Pudo ser casual la decisión de leer La trilogía de Nueva York en ese itinerario, pero también pudo ser la consecuencia de necesitar mitigar una necesidad. Como expresé, me encontraba un tanto desconcertado porque en mi toma de decisiones, por esas fechas, cuando no había sido dubitativo, había errado y eso no es algo que suela acompañarme. Diré que el libro cayó en mis manos en un mal momento y no pude evitar sucumbir a la fascinación de encontrarme nuevamente con el arte, sus extraños laberintos y lo reconfortante que puede llegar a ser en nuestras vidas.
Mi relación con Paul Auster no había cuajado de manera fácil porque le entré a través de obras menores, sin relevancia, o por lo menos no tenían una especial significancia hasta que leí Ciudad de cristal, Fantasmas y La habitación cerrada e inevitablemente comprendí al montón de lectores que lo han admirado a lo largo de su trayectoria literaria que la inevitable muerte puso puntos suspensivos esta semana que transcurrió. Paul Auster es un gran escritor y nos deja un legado valioso para quienes creemos en el poder de la palabra escrita y sus díscolas posibilidades. En La trilogía de Nueva York hay una exaltación al individuo y al individualismo que se vuelven un asunto apologético. En mis días de desesperación en esa Mendoza fría del año pasado, la compañía de ese libro fue absolutamente inigualable, al punto de que me hace pensar en los caminos que me condujeron a buscar ese texto y leerlo en el momento en que más lo necesitaba. Porque de eso se trata el arte, a fin de cuentas, de invitarnos a explorar la posibilidad de encontrarnos un poco más acompañados o darnos cuenta de nuestra propia soledad, ambos asuntos indisolubles y permanentemente presentes en nuestro devenir cotidiano.

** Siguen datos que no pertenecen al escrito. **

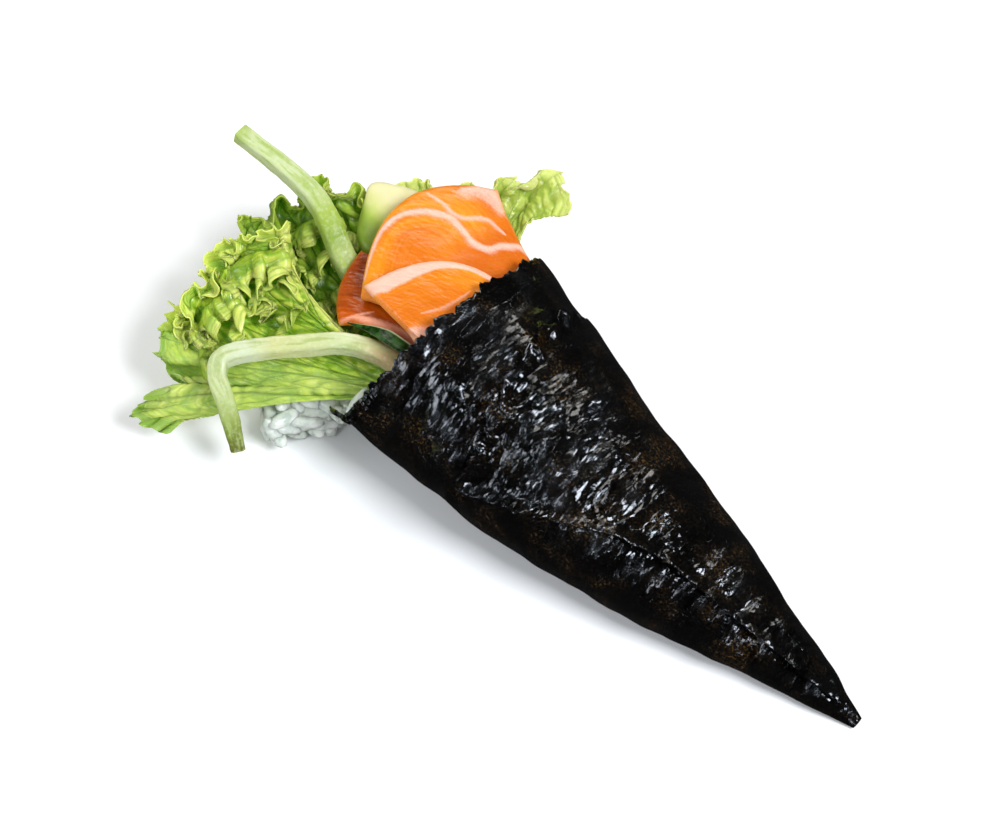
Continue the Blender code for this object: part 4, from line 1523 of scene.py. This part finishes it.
# %% Raw salmon, sliced
def salmon_material(name, deep_tone_and_shade, flesh, bright, fat_colour, rim_highlight):
    material, tree, shader = new_material(
        name,
        {
            "IOR": 1.38,
            "Specular IOR Level": 0.42,
            "Subsurface Weight": 0.45,
            "Subsurface Radius": (2.4, 0.9, 0.4),
            "Subsurface Scale": 0.0010,
            "Coat Weight": 0.12,
            "Coat Roughness": 0.2,
        },
    )
    flake = add(tree, "ShaderNodeAttribute", attribute_name="flake").outputs["Vector"]
    fat = add(tree, "ShaderNodeAttribute", attribute_name="fat").outputs["Fac"]
    rim = add(tree, "ShaderNodeAttribute", attribute_name="rim").outputs["Fac"]
    place = add(tree, "ShaderNodeTexCoord").outputs["Object"]
    gap = add(tree, "ShaderNodeSeparateXYZ", {0: flake}).outputs[1]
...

Paul Auster escribe sobre el ser, el individuo, sus extrañas formas de Inter vincularse, pero, sobre todo, de la manera de conducirnos por estos parajes que en ocasiones parecieran sólo calles sin salida y peor aún, sin respuestas. En el arte de hacer preguntas solemos ser implacables. Auster intenta hallar respuestas formulando más interrogantes para arribar a puertos que satisfacen y a la vez desconciertan porque los vemos cercanos, los reconocemos y los hacemos propios.
Es raro, pero debo admitir que en el contexto de las tensiones por las cuales pasé en esas fechas, la compañía de la obra literaria de Auster fue de las mejores cosas que me ocurrieron el año pasado. Un año, que en general, no me place recordar salvo por la excepción de los aprendizajes de ese viaje a Mendoza. Suelo ser un hombre de buen tono, que valora la amistad y puedo decir que tengo hermanos de vida que me han dado lo mejor de cada uno. Yo también he tratado de dar lo mejor de mí. Hace algún tiempo, ya lejano para mi gusto, una persona que llamaremos X me invitó a cenar. X estaba ávido de saber cómo hacía para manejar algunos asuntos propios de mi persona y la manera de vincularme con la gente. Creo que dije unas palabras que le fueron útiles y satisfice su búsqueda. De igual manera me ha sido útil recordar a X cuando repetía que Paul Auster es el mejor escritor que ha existido. Sí, de eso ya hace algún tiempo; lejano, claro que lejano, para mi gusto.